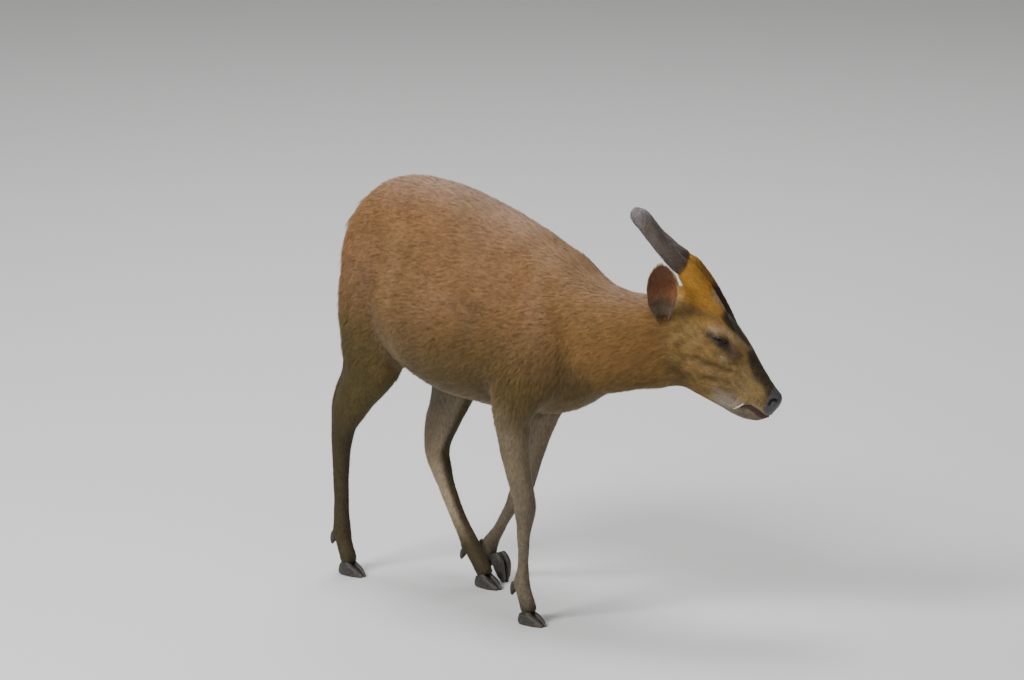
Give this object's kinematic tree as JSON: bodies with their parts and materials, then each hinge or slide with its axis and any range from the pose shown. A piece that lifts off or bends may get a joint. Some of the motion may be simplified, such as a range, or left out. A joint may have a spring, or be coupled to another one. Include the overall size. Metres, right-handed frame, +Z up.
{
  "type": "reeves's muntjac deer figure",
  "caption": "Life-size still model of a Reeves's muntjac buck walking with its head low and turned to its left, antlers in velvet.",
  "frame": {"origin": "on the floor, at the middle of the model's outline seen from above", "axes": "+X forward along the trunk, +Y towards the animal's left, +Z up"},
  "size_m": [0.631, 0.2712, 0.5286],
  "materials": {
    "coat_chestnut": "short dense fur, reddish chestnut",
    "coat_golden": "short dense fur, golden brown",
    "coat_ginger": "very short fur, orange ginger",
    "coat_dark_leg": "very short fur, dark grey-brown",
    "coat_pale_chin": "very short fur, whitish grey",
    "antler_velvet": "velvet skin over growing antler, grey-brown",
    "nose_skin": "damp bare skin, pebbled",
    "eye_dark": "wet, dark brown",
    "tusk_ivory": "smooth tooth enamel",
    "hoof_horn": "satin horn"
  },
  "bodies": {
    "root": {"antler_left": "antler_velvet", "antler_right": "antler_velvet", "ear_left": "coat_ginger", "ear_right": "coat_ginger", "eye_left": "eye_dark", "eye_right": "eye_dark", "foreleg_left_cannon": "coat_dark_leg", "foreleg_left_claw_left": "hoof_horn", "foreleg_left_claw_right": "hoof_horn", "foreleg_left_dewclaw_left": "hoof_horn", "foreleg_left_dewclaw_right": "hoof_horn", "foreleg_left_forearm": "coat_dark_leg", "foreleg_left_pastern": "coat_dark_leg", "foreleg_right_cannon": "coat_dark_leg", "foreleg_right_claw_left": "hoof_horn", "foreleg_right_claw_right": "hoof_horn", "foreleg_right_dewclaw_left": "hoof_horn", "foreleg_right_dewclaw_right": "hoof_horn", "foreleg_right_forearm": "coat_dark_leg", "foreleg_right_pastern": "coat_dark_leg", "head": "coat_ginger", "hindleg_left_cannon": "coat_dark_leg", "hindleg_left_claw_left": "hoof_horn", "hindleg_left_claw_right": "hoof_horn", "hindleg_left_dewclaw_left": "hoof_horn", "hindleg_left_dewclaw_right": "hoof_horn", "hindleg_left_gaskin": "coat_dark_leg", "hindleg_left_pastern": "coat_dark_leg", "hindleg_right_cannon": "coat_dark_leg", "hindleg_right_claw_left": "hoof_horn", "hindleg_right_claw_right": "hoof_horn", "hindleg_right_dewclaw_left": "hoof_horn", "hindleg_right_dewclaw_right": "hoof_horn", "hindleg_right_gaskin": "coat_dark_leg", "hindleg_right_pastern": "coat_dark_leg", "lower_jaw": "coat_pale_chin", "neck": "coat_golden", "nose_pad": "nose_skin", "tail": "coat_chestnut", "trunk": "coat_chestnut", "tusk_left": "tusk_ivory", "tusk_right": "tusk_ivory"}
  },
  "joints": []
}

Task directions
Write the material out again in its entirety, exactly as shown.

Task result
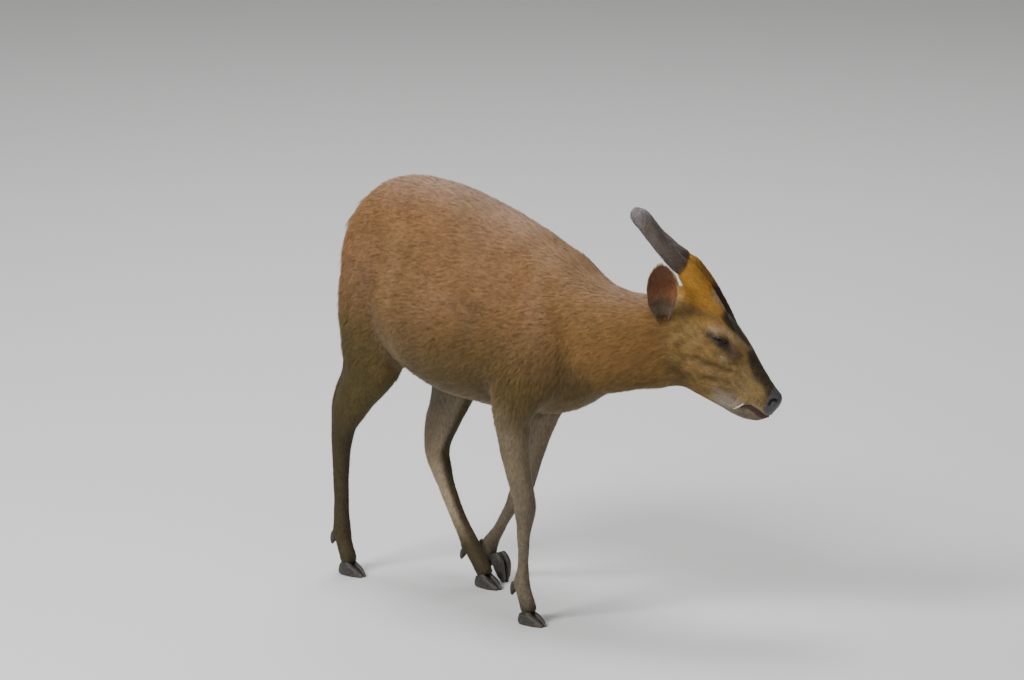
Give this object's kinematic tree as JSON: bodies with their parts and materials, then each hinge or slide with its axis and any range from the pose shown. A piece that lifts off or bends may get a joint. Some of the motion may be simplified, such as a range, or left out. A joint may have a spring, or be coupled to another one. Include the overall size. Metres, right-handed frame, +Z up.
{
  "type": "reeves's muntjac deer figure",
  "caption": "Life-size still model of a Reeves's muntjac buck walking with its head low and turned to its left, antlers in velvet.",
  "frame": {"origin": "on the floor, at the middle of the model's outline seen from above", "axes": "+X forward along the trunk, +Y towards the animal's left, +Z up"},
  "size_m": [0.631, 0.2712, 0.5286],
  "materials": {
    "coat_chestnut": "short dense fur, reddish chestnut",
    "coat_golden": "short dense fur, golden brown",
    "coat_ginger": "very short fur, orange ginger",
    "coat_dark_leg": "very short fur, dark grey-brown",
    "coat_pale_chin": "very short fur, whitish grey",
    "antler_velvet": "velvet skin over growing antler, grey-brown",
    "nose_skin": "damp bare skin, pebbled",
    "eye_dark": "wet, dark brown",
    "tusk_ivory": "smooth tooth enamel",
    "hoof_horn": "satin horn"
  },
  "bodies": {
    "root": {"antler_left": "antler_velvet", "antler_right": "antler_velvet", "ear_left": "coat_ginger", "ear_right": "coat_ginger", "eye_left": "eye_dark", "eye_right": "eye_dark", "foreleg_left_cannon": "coat_dark_leg", "foreleg_left_claw_left": "hoof_horn", "foreleg_left_claw_right": "hoof_horn", "foreleg_left_dewclaw_left": "hoof_horn", "foreleg_left_dewclaw_right": "hoof_horn", "foreleg_left_forearm": "coat_dark_leg", "foreleg_left_pastern": "coat_dark_leg", "foreleg_right_cannon": "coat_dark_leg", "foreleg_right_claw_left": "hoof_horn", "foreleg_right_claw_right": "hoof_horn", "foreleg_right_dewclaw_left": "hoof_horn", "foreleg_right_dewclaw_right": "hoof_horn", "foreleg_right_forearm": "coat_dark_leg", "foreleg_right_pastern": "coat_dark_leg", "head": "coat_ginger", "hindleg_left_cannon": "coat_dark_leg", "hindleg_left_claw_left": "hoof_horn", "hindleg_left_claw_right": "hoof_horn", "hindleg_left_dewclaw_left": "hoof_horn", "hindleg_left_dewclaw_right": "hoof_horn", "hindleg_left_gaskin": "coat_dark_leg", "hindleg_left_pastern": "coat_dark_leg", "hindleg_right_cannon": "coat_dark_leg", "hindleg_right_claw_left": "hoof_horn", "hindleg_right_claw_right": "hoof_horn", "hindleg_right_dewclaw_left": "hoof_horn", "hindleg_right_dewclaw_right": "hoof_horn", "hindleg_right_gaskin": "coat_dark_leg", "hindleg_right_pastern": "coat_dark_leg", "lower_jaw": "coat_pale_chin", "neck": "coat_golden", "nose_pad": "nose_skin", "tail": "coat_chestnut", "trunk": "coat_chestnut", "tusk_left": "tusk_ivory", "tusk_right": "tusk_ivory"}
  },
  "joints": []
}